Maybe I’ll do this, because it is the least appropriate ritual I can think of: the gaudiest, most obvious symbol of love and how we show it. Maybe I’ll appropriate this inappropriate ritual, for this love whose place in the world is a lot more tenuous.
Or maybe I won’t.
This resonates with me so much. I had a miscarriage in February 2021, and I spent weeks looking for the “perfect” thing as a memorial. I think my brain needed something to latch on to, but I must have spent 300 hours on Etsy and Google considering all of the things you mention here. Nothing felt right. Eventually (without knowing of my search), my MIL gifted me a little crystal bear holding forget-me-nots, something I never would have picked for myself, but it allowed me to stop searching.

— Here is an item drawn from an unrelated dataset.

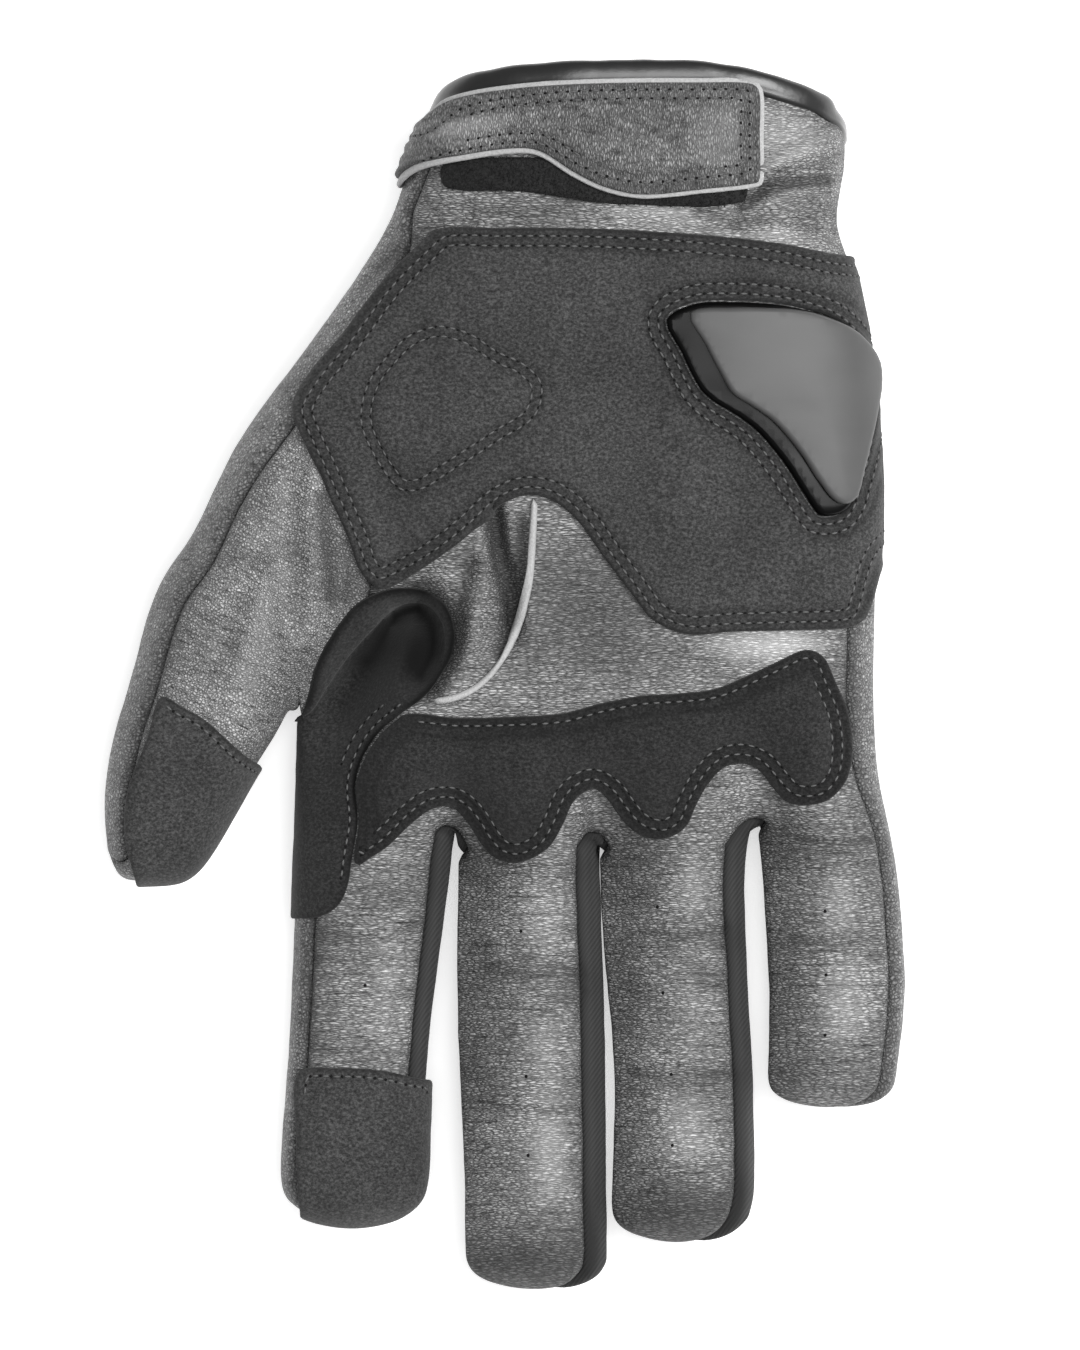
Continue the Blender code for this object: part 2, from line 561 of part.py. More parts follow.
def layer(name, skin, panels, low, high, inset=0.0):
    """A closed wall between two offsets from the skin, over the faces of the given panels."""
    faces = [face for face, panel in zip(skin.faces, skin.panels) if panel in panels]
    used = sorted({corner for face in faces for corner in face})
    number = {old: new for new, old in enumerate(used)}
    moves = seam_inset(skin, faces, inset) if inset else {}
    points = np.array([skin.points[i] + moves.get(i, 0.0) for i in used])
    normals = skin.normals[used]
    high = high(points) if callable(high) else np.full(len(points), high)
    outer = points + normals * high[:, None]
    inner = points + normals * low
    count = len(used)
    solid = [[number[i] for i in face] for face in faces]
    solid += [[number[i] + count for i in reversed(face)] for face in faces]
    for a, b in border_edges(faces):
        a, b = number[a], number[b]
        solid.append([b, a, a + count, b + count])
    return mesh_from(name, np.vstack((outer, inner)), solid)


def triangulated(mesh):
    """Splits the mesh's faces into triangles, each along its shorter diagonal."""
    shape = bmesh.new()
    shape.from_mesh(mesh)
    bmesh.ops.triangulate(shape, faces=shape.faces, quad_method="SHORT_EDGE")
    shape.to_mesh(mesh)
    shape.free()
    return mesh


def add_object(name, mesh, material, collection):
    """An object with its own material, in its collection."""
    thing = bpy.data.objects.new(name, mesh)
    collection.objects.link(thing)
    mesh.materials.clear()
    if material:
        mesh.materials.append(principled(name, *MATERIALS[material]))
    return thing


def principled(name, colour, roughness):
    """A Principled material in one colour."""
    material = bpy.data.materials.new(name)
    material.use_nodes = True
    shader = material.node_tree.nodes["Principled BSDF"]
    shader.inputs["Base Color"].default_value = (*colour, 1.0)
    shader.inputs["Roughness"].default_value = roughness
    material.diffuse_color = (*colour, 1.0)
    return material


def outline_block(name, outline, low, high, cutters, grow=0.0):
    """A cutter with an outline seen from above, between two heights."""
    curve = bpy.data.curves.new(name, "CURVE")
    curve.dimensions = "2D"
    curve.fill_mode = "BOTH"
    curve.resolution_u = OUTLINE_STEPS
    curve.extrude = (high - low) / 2
    # a curve's offset goes outwards on a clockwise outline
    area = sum(x0 * y1 - x1 * y0 for (x0, y0), (x1, y1) in zip(outline, outline[1:] + outline[:1]))
    curve.offset = -math.copysign(grow, area)
    spline = curve.splines.new("BEZIER")
    spline.bezier_points.add(len(outline) - 1)
    spline.use_cyclic_u = True
    for knot, (x, y) in zip(spline.bezier_points, outline):
        knot.co = (across(x), y * PALM_LENGTH, 0.0)
        knot.handle_left_type = knot.handle_right_type = "AUTO"
    guide = bpy.data.objects.new(name, curve)
    cutters.objects.link(guide)
    mesh = bpy.data.meshes.new_from_object(guide.evaluated_get(bpy.context.evaluated_depsgraph_get()))
    bpy.data.objects.remove(guide)
    bpy.data.curves.remove(curve)
    shape = bmesh.new()
    shape.from_mesh(mesh)
    bmesh.ops.remove_doubles(shape, verts=shape.verts, dist=WELD_DISTANCE)
    bmesh.ops.translate(shape, verts=shape.verts, vec=(0.0, 0.0, (high + low) / 2))
    bmesh.ops.recalc_face_normals(shape, faces=shape.faces)
    shape.to_mesh(mesh)
    shape.free()
    cutter = bpy.data.objects.new(name, mesh)
    cutters.objects.link(cutter)
    cutter.hide_render = True
    cutter.display_type = "WIRE"
    return cutter


def apply_cuts(thing, cuts):
    """Applies Booleans, given as an operation and a cutter each, and keeps the largest body."""
    for operation, cutter in cuts:
        cut = thing.modifiers.new(cutter.name, "BOOLEAN")
        cut.operation = operation
        cut.object = cutter
        cut.use_self = True
    mesh = bpy.data.meshes.new_from_object(thing.evaluated_get(bpy.context.evaluated_depsgraph_get()))
    thing.modifiers.clear()
    old = thing.data
    thing.data = mesh
    bpy.data.meshes.remove(old)
    shape = bmesh.new()
    shape.from_mesh(mesh)
    bmesh.ops.remove_doubles(shape, verts=shape.verts, dist=WELD_DISTANCE)
    bmesh.ops.dissolve_degenerate(shape, edges=shape.edges, dist=WELD_DISTANCE)
    bodies = separate_bodies(shape)
    largest = max(bodies, key=len)
    loose = [vert for body in bodies if body is not largest for vert in body]
    bmesh.ops.delete(shape, geom=loose, context="VERTS")
    bmesh.ops.triangulate(shape, faces=shape.faces)
    shape.to_mesh(mesh)
    shape.free()


def separate_bodies(shape):
    """The vertices of each connected body of a bmesh."""
    left = set(shape.verts)
    bodies = []
    while left:
        front = [left.pop()]
        body = list(front)
        while front:
            for edge in front.pop().link_edges:
                for vert in edge.verts:
                    if vert in left:
                        left.remove(vert)
                        front.append(vert)
                        body.append(vert)
        bodies.append(body)
    return bodies


def heel_pad_rise(points):
    """Height of the overlay's upper side over the skin: its thickness and the stitched heel pad."""
    u = (points[:, 0] - across(HEEL_PAD_CENTRE[0])) / across(HEEL_PAD_RADII[0])
    v = (points[:, 1] - HEEL_PAD_CENTRE[1] * PALM_LENGTH) / (HEEL_PAD_RADII[1] * PALM_LENGTH)
    inside = np.clip(1.0 - u ** 2 - v ** 2, 0.0, 1.0)
    return CLEARANCE + SUEDE + HEEL_PAD_RISE * np.sqrt(inside)


def seam_edge_outline():
    """The outline of a narrow strip along the seam edge's route."""
    route = np.array([(across(x), y * PALM_LENGTH) for x, y in SEAM_EDGE])
    way = np.gradient(route, axis=0)
    way /= np.linalg.norm(way, axis=1)[:, None]
    side = np.column_stack((-way[:, 1], way[:, 0])) * SEAM_EDGE_WIDTH / 2
    ring = np.vstack((route + side, (route - side)[::-1]))
    return tuple((x / PALM_WIDTH, y / PALM_LENGTH) for x, y in ring)


def cuff_binding_mesh(skin):
    """The rolled band round the cuff's edge: a rounded section carried along the edge."""
    loop = skin.edge_loop()
    points = skin.points[loop]
    normals = skin.normals[loop]
    way = np.roll(points, -1, axis=0) - np.roll(points, 1, axis=0)
    way /= np.linalg.norm(way, axis=1)[:, None]
    upward = np.cross(normals, way)
    upward /= np.linalg.norm(upward, axis=1)[:, None]
    upward *= np.sign(upward[:, 1])[:, None]
    centre = points - normals * LEATHER / 2 + upward * (CLEARANCE + BINDING_HEIGHT / 2)
    rings = []
    for step in range(BINDING_SIDES):
        angle = 2 * math.pi * (step + 0.5) / BINDING_SIDES
        out = math.cos(angle) * BINDING_THICKNESS / 2
        up = math.sin(angle) * BINDING_HEIGHT / 2
        ring = centre + normals * out + upward * up
        ring[:, 2] = np.maximum(ring[:, 2], 0.0)
        rings.append(ring)
    count = len(loop)
    faces = []
    for step in range(BINDING_SIDES):
        following = (step + 1) % BINDING_SIDES
        for i in range(count):
            j = (i + 1) % count
            faces.append((step * count + i, step * count + j, following * count + j, following * count + i))
    mesh = mesh_from("cuff_binding", np.vstack(rings), faces)
    shape = bmesh.new()
    shape.from_mesh(mesh)
    bmesh.ops.recalc_face_normals(shape, faces=shape.faces)
    shape.to_mesh(mesh)
    shape.free()
    return mesh


def build_panels(skin, parts):
    """The sewn panels of the shell, with a gap at each seam."""
    for name, panels, material in (
            ("palm_panel", (PALM,), "leather"),
            ("thumb_panel", (THUMB,), "leather"),
            ("back_panel", (SIDE, BACK), "back_leather"),
            ("gusset_index_middle", (GUSSET_1,), "textile"),
            ("gusset_middle_ring", (GUSSET_2,), "textile"),
            ("gusset_ring_little", (GUSSET_3,), "textile")):
        mesh = layer(name, skin, panels, -LEATHER, 0.0, CLEARANCE / 2)
        add_object(name, triangulated(mesh), material, parts)


def build_overlays(skin, parts, cutters):
    """What lies on the palm side: overlays, tip patches, slider, seam edge, hook patch and strap."""
    top = 2 * (PALM_DEPTH + CUFF_DEPTH)

    def block(name, outline, low, grow=0.0):
        return outline_block(name, outline, low * PALM_DEPTH, top, cutters, grow)

    def piece(name, material, low, high, cuts):
        mesh = triangulated(layer(name, skin, PALM_SIDE, low, high))
        apply_cuts(add_object(name, mesh, material, parts), cuts)

    overlay_cut = block("cut_palm_overlay", PALM_OVERLAY, PALM_OVERLAY_LOW)
    overlay_gap = block("gap_palm_overlay", PALM_OVERLAY, 0.0, CLEARANCE)
    slider_gap = block("gap_slider", SLIDER_BASE, 0.0, CLEARANCE)
    crotch_gap = block("gap_crotch_overlay", CROTCH_OVERLAY, 0.0, CLEARANCE)
    knuckle_gap = block("gap_knuckle_overlay", KNUCKLE_OVERLAY, 0.0, CLEARANCE)
    suede = CLEARANCE + SUEDE
    piece("palm_overlay", "suede", CLEARANCE, heel_pad_rise,
          (("INTERSECT", overlay_cut), ("DIFFERENCE", slider_gap)))
    slider_top = CLEARANCE + SLIDER_BASE_HEIGHT
    piece("slider_base", "gloss_plastic", CLEARANCE, slider_top,
          (("INTERSECT", block("cut_slider_base", SLIDER_BASE, PALM_OVERLAY_LOW)),))
    piece("slider_plate", "slider_plastic", slider_top + CLEARANCE,
          slider_top + CLEARANCE + SLIDER_PLATE_HEIGHT,
          (("INTERSECT", block("cut_slider_plate", SLIDER_PLATE, PALM_OVERLAY_LOW)),))
    piece("crotch_overlay", "dark_suede", CLEARANCE, suede,
          (("INTERSECT", block("cut_crotch_overlay", CROTCH_OVERLAY, CROTCH_OVERLAY_LOW)),
           ("DIFFERENCE", overlay_gap)))
    piece("knuckle_overlay", "dark_suede", CLEARANCE, CLEARANCE + PADDED_SUEDE,
          (("INTERSECT", block("cut_knuckle_overlay", KNUCKLE_OVERLAY, KNUCKLE_OVERLAY_LOW)),
           ("DIFFERENCE", crotch_gap)))
    piece("index_tip_patch", "suede", CLEARANCE, suede,
          (("INTERSECT", block("cut_index_tip", INDEX_TIP_PATCH, TIP_PATCH_LOW)),))
    piece("thumb_tip_patch", "suede", CLEARANCE, suede,
          (("INTERSECT", block("cut_thumb_tip", THUMB_TIP_PATCH, TIP_PATCH_LOW)),))
    piece("seam_edge", "raw_edge", CLEARANCE, CLEARANCE + SEAM_EDGE_HEIGHT,
          (("INTERSECT", block("cut_seam_edge", seam_edge_outline(), PALM_OVERLAY_LOW)),
           ("DIFFERENCE", overlay_gap), ("DIFFERENCE", knuckle_gap), ("DIFFERENCE", crotch_gap)))
    piece("hook_patch", "hook_fabric", CLEARANCE, CLEARANCE + HOOK_PATCH_THICKNESS,
          (("INTERSECT", block("cut_hook_patch", HOOK_PATCH, PALM_OVERLAY_LOW)),))
    strap_low = 2 * CLEARANCE + HOOK_PATCH_THICKNESS
    piece("wrist_strap", "leather", strap_low, strap_low + STRAP_THICKNESS,
          (("INTERSECT", block("cut_wrist_strap", WRIST_STRAP, STRAP_LOW)),))


def place_glove(parts):
    """Hangs every piece on one empty, and sets the middle of the glove's underside at the origin."""
    corners = np.array([tuple(v.co) for thing in parts.objects for v in thing.data.vertices])
    low, high = corners.min(axis=0), corners.max(axis=0)
    glove = bpy.data.objects.new("glove", None)
    glove.location = (-(low[0] + high[0]) / 2, -(low[1] + high[1]) / 2, -low[2])
    for thing in parts.objects:
        thing.parent = glove
    bpy.context.scene.collection.objects.link(glove)


def main():
    for thing in list(bpy.data.objects):
        bpy.data.objects.remove(thing)
    parts = bpy.data.collections.new("motorcycle_glove")
    cutters = bpy.data.collections.new("cutters")
    bpy.context.scene.collection.children.link(parts)
    bpy.context.scene.collection.children.link(cutters)
    cage = glove_cage()
    used_only(cage)
    skin = Skin(cage)
    build_panels(skin, parts)
    build_overlays(skin, parts, cutters)
    add_object("cuff_binding", triangulated(cuff_binding_mesh(skin)), "binding", parts)
    place_glove(parts)


if __name__ == "__main__":
    main()
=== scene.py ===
"""Dresses the motorcycle glove: leather panels with seams and folds, suede overlays, stitching, palm
slider, closing strap and bound cuff, on a pale floor under soft light.

Metres, in the frame's own axes: +Z up out of the palm, +Y to the cuff, -X to the thumb.
"""
import math

import bmesh
import bpy
import numpy as np
from collections import namedtuple
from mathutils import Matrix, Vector, noise
from mathutils.bvhtree import BVHTree
from mathutils.kdtree import KDTree


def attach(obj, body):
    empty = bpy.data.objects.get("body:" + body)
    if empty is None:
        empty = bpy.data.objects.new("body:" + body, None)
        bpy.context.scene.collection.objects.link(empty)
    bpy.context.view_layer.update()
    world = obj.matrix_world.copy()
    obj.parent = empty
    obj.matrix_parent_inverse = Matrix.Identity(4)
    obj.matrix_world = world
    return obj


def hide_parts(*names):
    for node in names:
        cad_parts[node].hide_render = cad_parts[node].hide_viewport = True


bl_info = {
    "name": "Motorcycle Glove",
    "version": (1, 0, 0),
    "blender": (4, 5, 0),
    "location": "3D View > Sidebar > Glove",
    "description": "Builds the finished surface of a leather motorcycle glove",
    "category": "Add Mesh",
}

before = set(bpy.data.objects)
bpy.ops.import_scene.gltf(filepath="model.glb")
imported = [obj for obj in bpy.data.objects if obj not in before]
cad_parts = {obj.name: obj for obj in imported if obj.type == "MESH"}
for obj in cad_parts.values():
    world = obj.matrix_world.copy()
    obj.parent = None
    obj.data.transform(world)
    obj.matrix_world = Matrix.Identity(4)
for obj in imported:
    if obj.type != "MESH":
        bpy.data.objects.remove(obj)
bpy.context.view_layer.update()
bpy.ops.object.select_all(action="DESELECT")

MM = 0.001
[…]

My grandfather died year before last and he was a super gardener. His garden won awards and everything. One of the last times I saw him was the summer before, before cancer took over. I have a picture of him standing with pride against one of those mammoth sunflowers. It’s head was bigger than his. At his funeral my dad gave out sunflower seeds to everyone (in october) and people were encouraged to plant them the next spring and share with the rest of the family how they got on. It was really lovely seeing them all the following summer in pictures or reality. It was like a communal ritual which felt like a lovely way to remember him by. I like to think too that it will have encouraged some into a love of gardening as well.